The current suite of extensions yields:

Uniform, modular framework: Both mean and almost sure convergence rates, portable to new stochastic iterative procedures and optimization algorithms.
Adaptivity: Results are not only applicable for i.i.d. noise but generalize naturally to Markovian and non-homogeneous noise, with explicit increment and drift controls.
Proof mining/logical methodology: Demonstrates the reach and limitations of uniform "constructive" rates, clarifying that metastable and set-level convergence are optimal under weak regularity.
Formalization: Recent works formally encode these results in proof assistants (Lean 4), making foundational reinforcement learning convergence theorems fully mechanizable and extensible (Zhang, 5 Nov 2025).
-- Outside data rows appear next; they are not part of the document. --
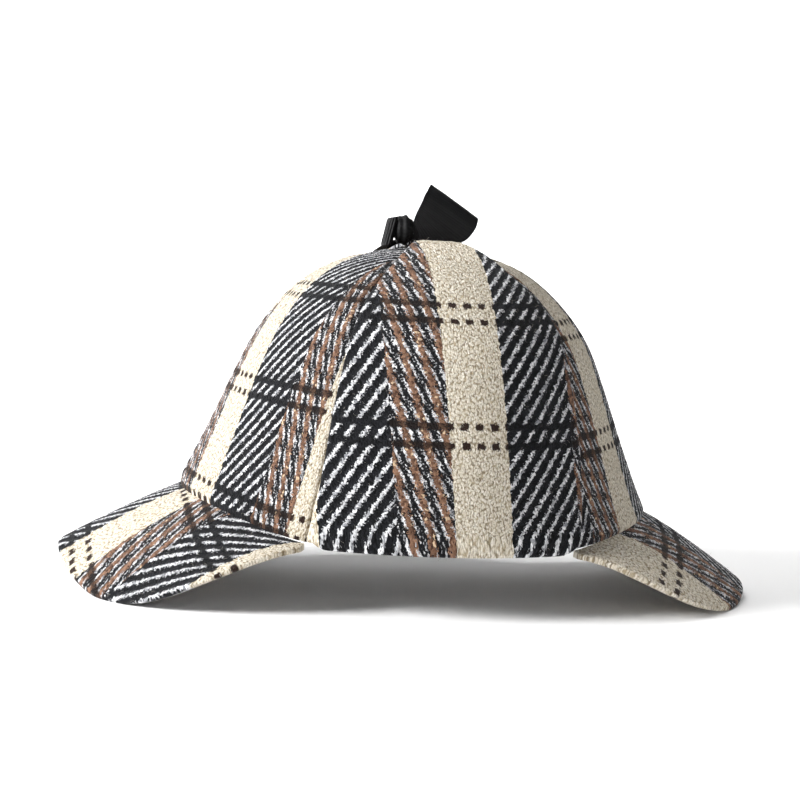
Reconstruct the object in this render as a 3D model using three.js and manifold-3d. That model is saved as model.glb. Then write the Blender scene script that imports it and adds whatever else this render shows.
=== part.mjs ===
// Deerstalker hat: six crown gores, a peak at the front and at the back, two ear flaps folded up
// and tied over the top with a ribbon bow. Millimetres, +Z up. The front peak points to -Y.
import * as THREE from 'three';
import { mergeVertices } from 'three/addons/utils/BufferGeometryUtils.js';
import Module from 'manifold-3d';

const wasm = await Module();
wasm.setup();

const rad = THREE.MathUtils.degToRad;

// Cloth and clearances
const CLOTH_WALL = 2.2; // crown: face cloth with its fused backing
const PEAK_WALL = 3.0; // peak: two cloths over a stiff board
const FLAP_WALL = 3.2; // ear flap: two cloths
const RIBBON_WALL = 0.8;
const SEAM_GAP = 0.35; // open line left between pieces that are sewn together
const PEAK_GAP = 0.9; // the same, under the crown's arched edge
const FLAP_STAND = 1.0; // air between a raised flap and the crown

// Crown: horizontal sections at equal steps from the rim to the top.
// Half-lengths of each section to the front, to the back and to the side.
const CROWN = [
  { height: 0, front: 104.5, back: 103.5, side: 82.5 },
  { height: 14, front: 99.5, back: 98, side: 82 },
  { height: 36, front: 91.5, back: 90, side: 80 },
  { height: 60, front: 83, back: 81, side: 76 },
  { height: 82, front: 73.5, back: 71, side: 68 },
  { height: 100, front: 60.5, back: 56.5, side: 56 },
  { height: 112.5, front: 43.5, back: 40, side: 40 },
  { height: 119, front: 22, back: 21.5, side: 21 },
  { height: 121, front: 0, back: 0, side: 0 },
];
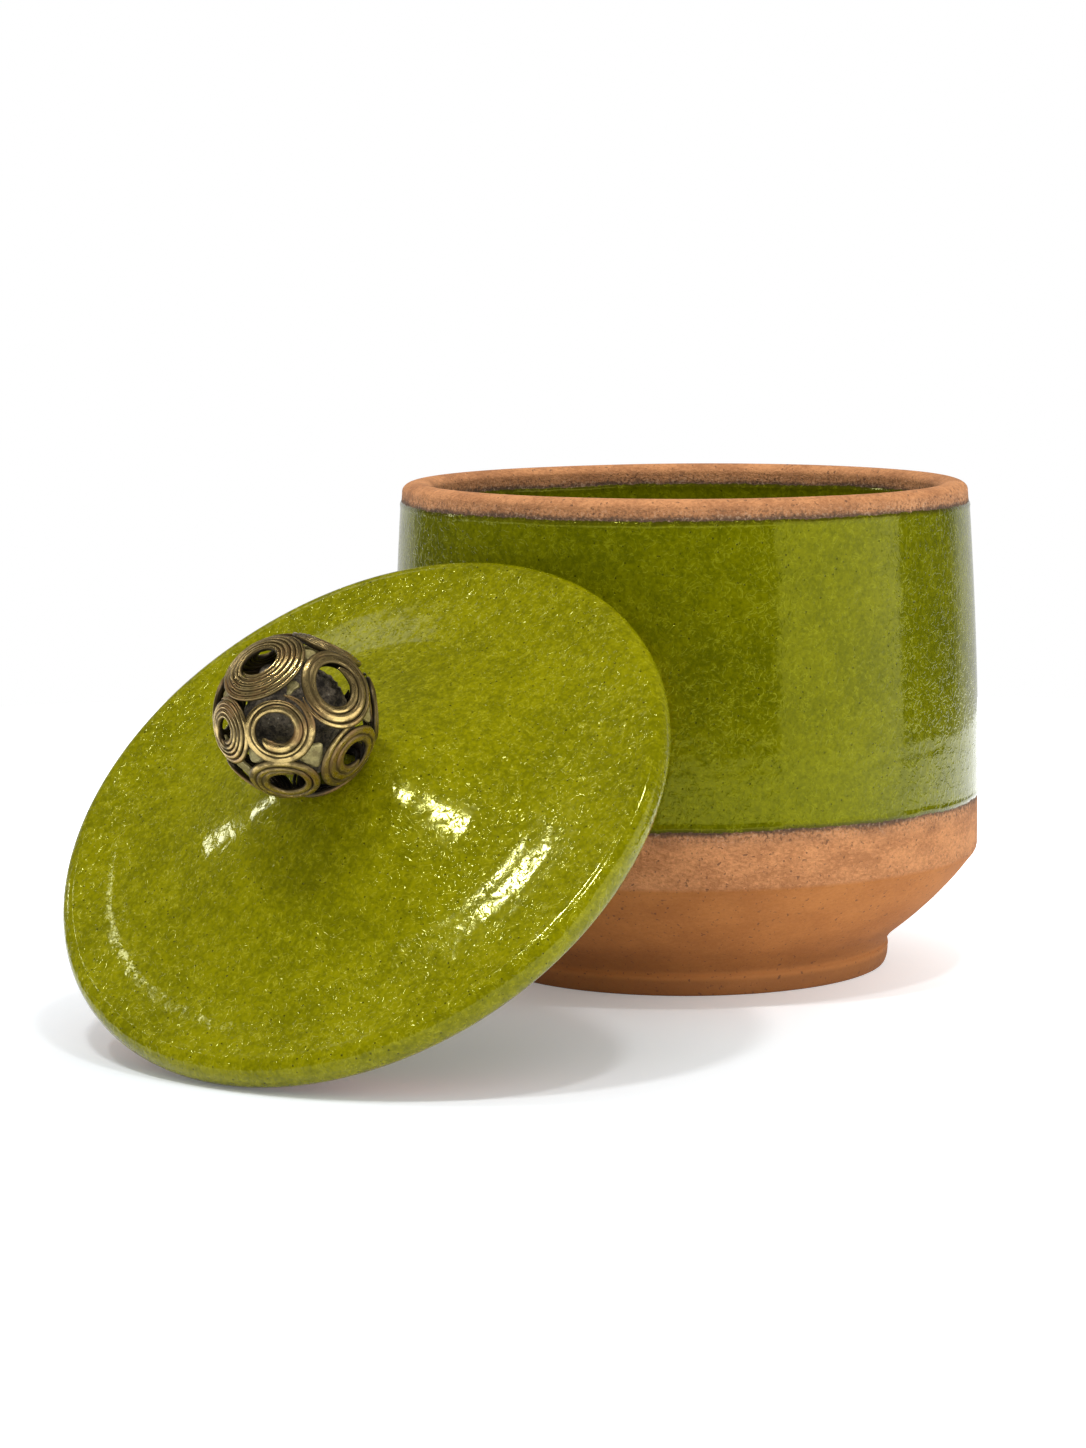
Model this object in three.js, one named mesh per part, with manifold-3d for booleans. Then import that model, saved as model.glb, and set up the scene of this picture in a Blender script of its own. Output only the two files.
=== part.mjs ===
// Lidded jar: a thrown terracotta pot with a green glaze, its loose lid leaning on the wall.
// The lid's knob is an openwork ball of fourteen wire coils, held by one screw from beneath.
// Millimetres, +Z up. The origin is the centre of the jar's flat foot.
import * as THREE from 'three';
import { mergeVertices } from 'three/addons/utils/BufferGeometryUtils.js';
import Module from 'manifold-3d';

const wasm = await Module();
wasm.setup();

// Jar
const jarHeight = 123.5;
const jarRadius = 75.0;         // widest, at the shoulder above the foot
const rimRadius = 71.95;        // outside, where the rim starts to round over
const jarWall = 8.0;
const rimCrown = 2.5;           // height of the rim's rounding
const shoulderHeight = 29.6;    // where the wall turns in towards the foot
const shoulderRound = 1.6;
const coneSwell = 1.4;          // how far the cone under the shoulder bellies out
const footRadius = 52.0;
const footHeight = 5.2;
const footBevel = 1.2;
const grooveDepth = 0.6;        // the groove that sets the foot off from the cone
const grooveRun = 2.9;          // the sweep from the groove out to the cone
const grooveRise = 4.6;
const floorThickness = 10.0;
const insideCorner = 44.0;      // the sweep from the wall to the floor keeps the wall's thickness by the cone

// Lid
const lidRadius = 75.9;
const lidEdge = 8.4;            // thickness of the rounded edge
const lidHeight = 21.6;         // from the seat to the flat under the knob
const lidWall = 7.8;
const crownMargin = 0.3;        // the small flat under the knob is this much wider than the pad below it
const brimInner = 64.0;         // where the cone runs out into the brim
const brimDip = 0.5;            // the brim is this much lower there than at its edge
const flangeDepth = 9.0;        // the ring under the lid that keeps it on the mouth
const flangeWidth = 5.5;
const flangeClearance = 1.9;    // each side, in the mouth
const flangeDraft = 0.6;

// Knob
const knobRadius = 18.3;
const wireRadius = 0.42;
const coilGap = 0.42;           // least room between the rounds of a coil
const coilStep = 0.18;          // share of a round in which the wire steps out to the next
const knobLean = 9.0;           // degrees: the ball was fixed a little askew
const knobLeanToward = 56.7;
const knobSpin = 68.9;
const fillerRoom = 3.8;         // from the dark filler to the coils round it
const fillerLip = 1.0;
const fillerFoot = 7.0;         // radius of the filler where it stands on the base coil
const webStretch = 1.6;         // a web's tips are this many times further out than its waist
const webTip = 0.25;            // half the width of a tip
const webThickness = 1.0;
const webLeast = 1.1;           // a corner whose web would be smaller than this stays bare

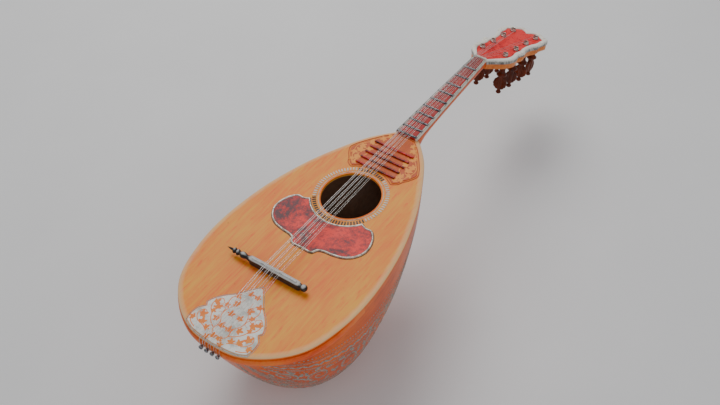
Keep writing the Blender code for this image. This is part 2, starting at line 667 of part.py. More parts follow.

7. Future Directions and Open Problems

Outstanding questions include:

Further generalization of extended inequalities (e.g., to submartingales or continuous-time processes, as per the open ends of (Wang et al., 2023)).
Tight characterization of trade-offs between set-valued and pointwise convergence under weaker noise and increment conditions.
Full development of quantitative metastable and deterministic-to-stochastic transference principles as modular tools in optimization and learning theory.

Overall, the recent extensions of the Robbins-Siegmund theorem subsume a large family of convergence results for stochastic iterative methods with explicit, constructive, and portable rates—addressing long-standing theoretical and practical gaps across stochastic approximation, statistical inference, and machine learning.